I am proud to say that I have taken this blog from a simple blog with a default layout to another level by picking a custom template that reflects the identity of the blog (out of dozens if not hundreds of templates on the web I looked at!), adding social media features, creating a QR Tag, enabling a mobile template for smartphones and most recently, experimenting with a thematic mini-series (ICT in development).

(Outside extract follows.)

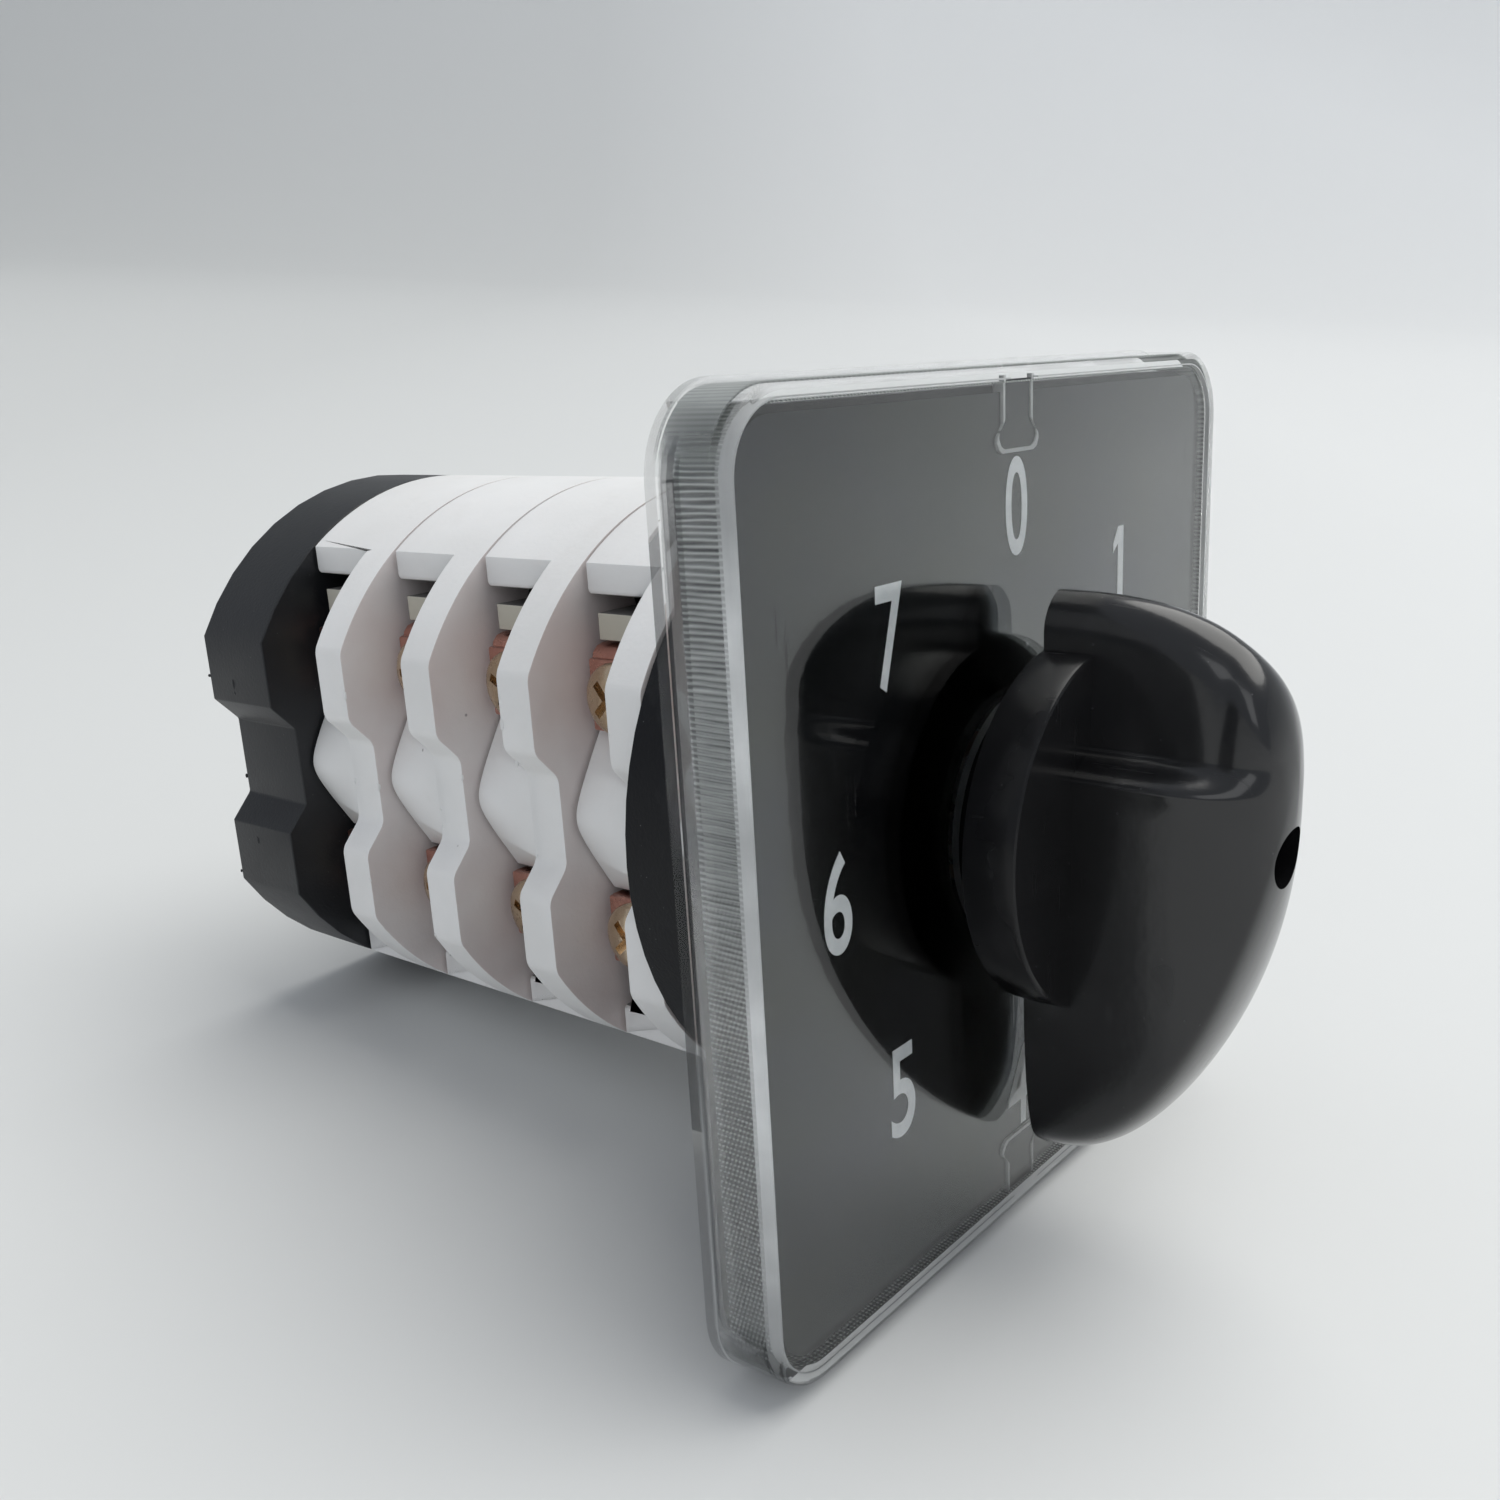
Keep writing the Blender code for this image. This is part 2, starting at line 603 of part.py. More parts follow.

I am sure many of you wonder which ones are the most popular posts to date according to the stats. So without further ado, the most popular posts out of 12600 total pageviews since May 2009 are *drum roll*:

  1. Lat Lover (210)

To all my friends and unknown visitors who have read and reviewed on my blog in the last five years a big and heartfelt THANK YOU for your continued interest, comments and constructive advice! I invite you to keep visiting and hope you'll feel inspired to start a blog today!

"The problem is that most people focus on their failures rather than their successes. But the truth is that most people have many more successes than failures."
Jack Canfield

4 courageous comments!:

Anonymous said...

Happy Birthday!!!
It´s good to take your time and reflect - 5 years wow!! And so many things happened!!
I give you a big hug!!!

Heidi said...

Thank you so much!!! :)
Indeed, loads of stories to tell! *hug back*

Kak Teh said...

Heidi, you've had such an interesting time!! has it been five years since we met?

Heidi said...

Hi Zaharah!

We both only aged three years since we met! ;) I am also amazed at that the past few years haven't been just a dream either, now that I am back in Austria where I barely find stuff to post (hence the delay in replying to your comment!). I should try harder. And thanks for putting me on your blog roll by the way!
Have you published your book in the meantime?